> **AIM**:
Word for word, restate the lines from the start of the data below through the line containing "46.3, 45.3, 44.0];".
+===+
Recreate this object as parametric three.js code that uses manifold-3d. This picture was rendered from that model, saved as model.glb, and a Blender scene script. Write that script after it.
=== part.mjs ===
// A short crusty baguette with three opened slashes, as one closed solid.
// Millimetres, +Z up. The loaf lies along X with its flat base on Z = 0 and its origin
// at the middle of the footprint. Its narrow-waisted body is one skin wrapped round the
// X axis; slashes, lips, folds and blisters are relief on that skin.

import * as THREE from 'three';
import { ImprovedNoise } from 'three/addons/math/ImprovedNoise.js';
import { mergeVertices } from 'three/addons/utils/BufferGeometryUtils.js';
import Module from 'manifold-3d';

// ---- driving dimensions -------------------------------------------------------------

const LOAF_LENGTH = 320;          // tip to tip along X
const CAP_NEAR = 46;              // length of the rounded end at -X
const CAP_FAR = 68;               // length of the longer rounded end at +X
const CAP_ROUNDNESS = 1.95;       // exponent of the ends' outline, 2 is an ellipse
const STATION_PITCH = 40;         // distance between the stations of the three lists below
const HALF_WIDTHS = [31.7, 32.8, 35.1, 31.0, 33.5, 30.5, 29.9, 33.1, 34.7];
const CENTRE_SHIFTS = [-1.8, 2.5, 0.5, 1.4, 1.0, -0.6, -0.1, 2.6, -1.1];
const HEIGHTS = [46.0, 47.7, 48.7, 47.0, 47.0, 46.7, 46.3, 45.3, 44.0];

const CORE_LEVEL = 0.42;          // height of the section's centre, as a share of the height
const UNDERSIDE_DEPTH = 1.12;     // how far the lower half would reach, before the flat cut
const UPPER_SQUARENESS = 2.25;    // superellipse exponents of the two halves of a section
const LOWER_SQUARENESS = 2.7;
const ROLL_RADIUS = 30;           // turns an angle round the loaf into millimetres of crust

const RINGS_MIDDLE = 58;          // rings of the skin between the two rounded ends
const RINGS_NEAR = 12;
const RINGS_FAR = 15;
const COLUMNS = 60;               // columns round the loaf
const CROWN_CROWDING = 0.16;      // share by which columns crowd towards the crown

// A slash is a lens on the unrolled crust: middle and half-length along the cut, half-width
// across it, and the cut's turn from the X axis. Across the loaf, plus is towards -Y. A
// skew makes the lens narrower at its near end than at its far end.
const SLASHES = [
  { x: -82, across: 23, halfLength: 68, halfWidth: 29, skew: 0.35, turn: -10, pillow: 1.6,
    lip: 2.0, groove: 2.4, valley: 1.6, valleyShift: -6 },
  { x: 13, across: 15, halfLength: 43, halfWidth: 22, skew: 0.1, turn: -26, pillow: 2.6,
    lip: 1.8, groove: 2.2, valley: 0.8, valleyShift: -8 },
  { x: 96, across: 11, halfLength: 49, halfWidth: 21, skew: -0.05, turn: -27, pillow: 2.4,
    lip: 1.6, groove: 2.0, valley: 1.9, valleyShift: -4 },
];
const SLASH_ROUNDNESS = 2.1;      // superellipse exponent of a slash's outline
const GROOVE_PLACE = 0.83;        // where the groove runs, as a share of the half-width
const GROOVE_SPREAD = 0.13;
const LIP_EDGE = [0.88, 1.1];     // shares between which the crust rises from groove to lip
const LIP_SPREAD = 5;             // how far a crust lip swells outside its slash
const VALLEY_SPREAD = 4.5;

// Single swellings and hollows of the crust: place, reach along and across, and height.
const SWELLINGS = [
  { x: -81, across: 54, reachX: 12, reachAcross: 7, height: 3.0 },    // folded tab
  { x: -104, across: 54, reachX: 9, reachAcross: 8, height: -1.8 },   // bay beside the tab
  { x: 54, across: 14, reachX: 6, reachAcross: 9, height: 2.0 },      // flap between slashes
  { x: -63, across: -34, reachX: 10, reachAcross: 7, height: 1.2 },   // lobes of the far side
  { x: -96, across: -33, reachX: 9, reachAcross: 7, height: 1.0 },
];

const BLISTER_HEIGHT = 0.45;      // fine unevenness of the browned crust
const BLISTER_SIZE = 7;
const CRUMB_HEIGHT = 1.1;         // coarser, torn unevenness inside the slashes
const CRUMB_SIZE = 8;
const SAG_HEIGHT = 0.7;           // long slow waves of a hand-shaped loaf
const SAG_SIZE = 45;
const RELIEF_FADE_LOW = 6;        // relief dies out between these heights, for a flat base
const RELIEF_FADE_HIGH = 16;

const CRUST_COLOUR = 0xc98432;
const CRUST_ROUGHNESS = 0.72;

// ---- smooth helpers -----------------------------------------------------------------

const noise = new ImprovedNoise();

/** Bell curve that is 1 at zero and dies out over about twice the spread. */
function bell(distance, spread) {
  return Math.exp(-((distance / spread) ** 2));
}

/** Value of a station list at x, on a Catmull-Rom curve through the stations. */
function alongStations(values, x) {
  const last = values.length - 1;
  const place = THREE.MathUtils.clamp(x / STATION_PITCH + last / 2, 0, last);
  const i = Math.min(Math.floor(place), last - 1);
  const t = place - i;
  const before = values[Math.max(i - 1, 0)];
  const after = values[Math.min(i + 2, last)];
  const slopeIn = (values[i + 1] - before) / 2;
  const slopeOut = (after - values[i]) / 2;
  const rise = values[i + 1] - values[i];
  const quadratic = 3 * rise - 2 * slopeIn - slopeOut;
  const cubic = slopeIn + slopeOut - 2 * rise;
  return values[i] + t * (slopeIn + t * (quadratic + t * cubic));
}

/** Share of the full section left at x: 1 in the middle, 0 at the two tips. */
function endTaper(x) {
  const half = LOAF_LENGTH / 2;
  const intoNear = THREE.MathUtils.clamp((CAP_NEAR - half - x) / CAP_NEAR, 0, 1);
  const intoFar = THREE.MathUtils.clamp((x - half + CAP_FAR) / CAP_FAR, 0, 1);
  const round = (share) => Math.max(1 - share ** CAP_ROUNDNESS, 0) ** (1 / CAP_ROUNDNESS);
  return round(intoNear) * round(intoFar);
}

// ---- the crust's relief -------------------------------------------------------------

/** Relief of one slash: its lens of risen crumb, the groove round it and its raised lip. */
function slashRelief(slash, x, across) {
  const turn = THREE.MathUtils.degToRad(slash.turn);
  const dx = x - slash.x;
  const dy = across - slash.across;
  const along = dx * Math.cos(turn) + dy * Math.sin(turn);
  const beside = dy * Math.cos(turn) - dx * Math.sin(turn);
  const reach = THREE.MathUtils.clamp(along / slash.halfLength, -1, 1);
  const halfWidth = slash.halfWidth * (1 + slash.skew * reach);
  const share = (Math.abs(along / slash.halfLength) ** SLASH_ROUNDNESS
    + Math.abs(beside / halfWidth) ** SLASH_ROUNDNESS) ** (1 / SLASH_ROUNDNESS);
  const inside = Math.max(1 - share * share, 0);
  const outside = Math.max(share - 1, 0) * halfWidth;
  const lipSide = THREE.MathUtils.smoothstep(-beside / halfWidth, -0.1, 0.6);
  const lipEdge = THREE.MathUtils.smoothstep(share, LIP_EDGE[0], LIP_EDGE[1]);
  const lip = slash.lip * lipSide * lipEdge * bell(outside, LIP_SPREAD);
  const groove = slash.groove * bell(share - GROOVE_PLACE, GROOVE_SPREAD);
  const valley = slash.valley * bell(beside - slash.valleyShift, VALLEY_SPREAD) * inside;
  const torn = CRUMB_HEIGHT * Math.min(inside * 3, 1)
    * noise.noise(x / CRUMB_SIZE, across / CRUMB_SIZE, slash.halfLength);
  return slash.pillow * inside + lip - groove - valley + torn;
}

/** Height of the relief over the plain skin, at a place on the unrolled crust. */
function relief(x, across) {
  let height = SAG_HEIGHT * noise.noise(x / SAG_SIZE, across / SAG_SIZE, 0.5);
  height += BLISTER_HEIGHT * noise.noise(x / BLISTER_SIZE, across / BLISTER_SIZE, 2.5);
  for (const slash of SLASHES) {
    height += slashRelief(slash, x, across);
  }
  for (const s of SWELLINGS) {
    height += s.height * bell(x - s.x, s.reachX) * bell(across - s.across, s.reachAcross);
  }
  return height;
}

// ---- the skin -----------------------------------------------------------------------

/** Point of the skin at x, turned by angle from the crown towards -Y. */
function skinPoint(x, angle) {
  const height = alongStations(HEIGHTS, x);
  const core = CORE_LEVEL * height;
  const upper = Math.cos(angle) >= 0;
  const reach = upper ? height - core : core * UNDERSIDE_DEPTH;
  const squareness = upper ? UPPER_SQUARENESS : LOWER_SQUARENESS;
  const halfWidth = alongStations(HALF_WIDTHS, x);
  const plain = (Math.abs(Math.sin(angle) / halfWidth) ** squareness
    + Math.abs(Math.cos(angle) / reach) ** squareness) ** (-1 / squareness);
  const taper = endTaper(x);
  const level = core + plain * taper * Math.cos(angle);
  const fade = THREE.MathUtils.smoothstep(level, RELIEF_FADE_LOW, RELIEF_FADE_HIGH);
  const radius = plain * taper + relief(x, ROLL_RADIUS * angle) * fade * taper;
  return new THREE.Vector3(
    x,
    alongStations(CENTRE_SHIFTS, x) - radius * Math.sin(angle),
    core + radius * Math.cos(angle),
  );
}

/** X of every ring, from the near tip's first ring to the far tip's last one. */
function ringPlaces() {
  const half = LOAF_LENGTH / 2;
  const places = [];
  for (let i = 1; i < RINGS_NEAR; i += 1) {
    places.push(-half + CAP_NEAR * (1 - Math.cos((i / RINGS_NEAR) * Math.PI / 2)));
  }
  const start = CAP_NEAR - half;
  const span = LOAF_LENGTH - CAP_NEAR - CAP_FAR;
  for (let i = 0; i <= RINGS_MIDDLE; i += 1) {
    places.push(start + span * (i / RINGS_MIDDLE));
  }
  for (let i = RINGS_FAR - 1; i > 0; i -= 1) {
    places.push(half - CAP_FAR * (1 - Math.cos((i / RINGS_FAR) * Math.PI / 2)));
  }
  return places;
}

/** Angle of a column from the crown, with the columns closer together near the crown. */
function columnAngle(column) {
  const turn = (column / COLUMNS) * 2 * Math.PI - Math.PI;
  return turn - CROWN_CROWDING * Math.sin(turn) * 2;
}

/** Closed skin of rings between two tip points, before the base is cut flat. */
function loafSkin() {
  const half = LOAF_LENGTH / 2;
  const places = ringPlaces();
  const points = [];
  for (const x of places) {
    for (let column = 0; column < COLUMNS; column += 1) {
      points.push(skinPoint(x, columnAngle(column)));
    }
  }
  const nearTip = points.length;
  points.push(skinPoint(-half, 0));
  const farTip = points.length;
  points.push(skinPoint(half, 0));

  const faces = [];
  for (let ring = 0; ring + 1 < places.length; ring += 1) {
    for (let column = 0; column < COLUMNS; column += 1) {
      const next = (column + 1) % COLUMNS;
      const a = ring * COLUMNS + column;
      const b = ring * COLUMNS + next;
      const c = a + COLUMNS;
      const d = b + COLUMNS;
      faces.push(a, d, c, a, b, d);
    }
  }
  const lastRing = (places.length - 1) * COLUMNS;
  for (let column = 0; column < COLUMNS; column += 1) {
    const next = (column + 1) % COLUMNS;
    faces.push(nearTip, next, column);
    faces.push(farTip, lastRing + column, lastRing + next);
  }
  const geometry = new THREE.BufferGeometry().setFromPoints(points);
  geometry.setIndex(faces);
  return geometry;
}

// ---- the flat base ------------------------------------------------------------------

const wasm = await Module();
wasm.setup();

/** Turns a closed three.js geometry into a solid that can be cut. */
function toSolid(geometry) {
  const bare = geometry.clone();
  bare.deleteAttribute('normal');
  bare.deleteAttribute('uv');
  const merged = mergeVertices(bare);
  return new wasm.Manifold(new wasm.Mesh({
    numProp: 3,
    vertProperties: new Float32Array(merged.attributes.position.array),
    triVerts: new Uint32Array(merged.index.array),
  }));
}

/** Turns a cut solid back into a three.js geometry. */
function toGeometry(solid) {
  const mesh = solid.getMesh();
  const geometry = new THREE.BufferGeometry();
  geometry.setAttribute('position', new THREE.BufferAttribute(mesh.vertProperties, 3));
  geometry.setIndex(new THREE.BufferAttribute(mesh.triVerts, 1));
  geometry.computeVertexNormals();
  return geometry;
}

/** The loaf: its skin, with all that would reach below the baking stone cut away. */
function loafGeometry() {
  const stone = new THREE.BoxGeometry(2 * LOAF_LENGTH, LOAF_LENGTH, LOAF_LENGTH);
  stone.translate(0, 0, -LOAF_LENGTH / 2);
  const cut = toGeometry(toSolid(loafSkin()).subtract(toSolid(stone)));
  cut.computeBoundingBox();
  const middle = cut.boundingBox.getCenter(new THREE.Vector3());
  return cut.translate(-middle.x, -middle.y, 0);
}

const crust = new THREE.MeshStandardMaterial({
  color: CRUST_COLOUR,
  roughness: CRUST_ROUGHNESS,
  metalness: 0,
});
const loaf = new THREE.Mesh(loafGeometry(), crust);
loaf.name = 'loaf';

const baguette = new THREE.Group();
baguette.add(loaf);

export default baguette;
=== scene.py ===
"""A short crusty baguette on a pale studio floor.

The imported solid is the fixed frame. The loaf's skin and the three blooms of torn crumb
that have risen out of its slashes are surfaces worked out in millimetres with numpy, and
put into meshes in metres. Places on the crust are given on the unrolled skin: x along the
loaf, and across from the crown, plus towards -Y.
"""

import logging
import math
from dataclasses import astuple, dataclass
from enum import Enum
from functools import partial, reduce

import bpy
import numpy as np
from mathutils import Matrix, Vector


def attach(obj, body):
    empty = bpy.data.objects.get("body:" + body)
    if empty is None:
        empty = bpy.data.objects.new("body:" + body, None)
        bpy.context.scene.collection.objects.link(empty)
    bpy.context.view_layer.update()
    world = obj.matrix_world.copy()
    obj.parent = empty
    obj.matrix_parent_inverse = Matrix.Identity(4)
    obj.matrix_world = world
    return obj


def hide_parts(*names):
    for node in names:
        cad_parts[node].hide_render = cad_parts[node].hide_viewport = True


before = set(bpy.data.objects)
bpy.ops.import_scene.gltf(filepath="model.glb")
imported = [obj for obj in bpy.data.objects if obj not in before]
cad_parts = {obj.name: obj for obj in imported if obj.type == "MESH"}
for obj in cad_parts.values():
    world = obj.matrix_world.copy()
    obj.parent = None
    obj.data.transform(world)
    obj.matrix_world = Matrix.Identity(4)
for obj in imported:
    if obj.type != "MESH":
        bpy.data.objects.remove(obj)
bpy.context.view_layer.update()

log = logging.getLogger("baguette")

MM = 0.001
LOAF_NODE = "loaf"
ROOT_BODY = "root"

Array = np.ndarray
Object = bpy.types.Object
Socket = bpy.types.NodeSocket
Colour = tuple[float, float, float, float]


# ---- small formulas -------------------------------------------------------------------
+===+
> **RESULT FOR THIS EXERCISE**:
Recreate this object as parametric three.js code that uses manifold-3d. This picture was rendered from that model, saved as model.glb, and a Blender scene script. Write that script after it.
=== part.mjs ===
// A short crusty baguette with three opened slashes, as one closed solid.
// Millimetres, +Z up. The loaf lies along X with its flat base on Z = 0 and its origin
// at the middle of the footprint. Its narrow-waisted body is one skin wrapped round the
// X axis; slashes, lips, folds and blisters are relief on that skin.

import * as THREE from 'three';
import { ImprovedNoise } from 'three/addons/math/ImprovedNoise.js';
import { mergeVertices } from 'three/addons/utils/BufferGeometryUtils.js';
import Module from 'manifold-3d';

// ---- driving dimensions -------------------------------------------------------------

const LOAF_LENGTH = 320;          // tip to tip along X
const CAP_NEAR = 46;              // length of the rounded end at -X
const CAP_FAR = 68;               // length of the longer rounded end at +X
const CAP_ROUNDNESS = 1.95;       // exponent of the ends' outline, 2 is an ellipse
const STATION_PITCH = 40;         // distance between the stations of the three lists below
const HALF_WIDTHS = [31.7, 32.8, 35.1, 31.0, 33.5, 30.5, 29.9, 33.1, 34.7];
const CENTRE_SHIFTS = [-1.8, 2.5, 0.5, 1.4, 1.0, -0.6, -0.1, 2.6, -1.1];
const HEIGHTS = [46.0, 47.7, 48.7, 47.0, 47.0, 46.7, 46.3, 45.3, 44.0];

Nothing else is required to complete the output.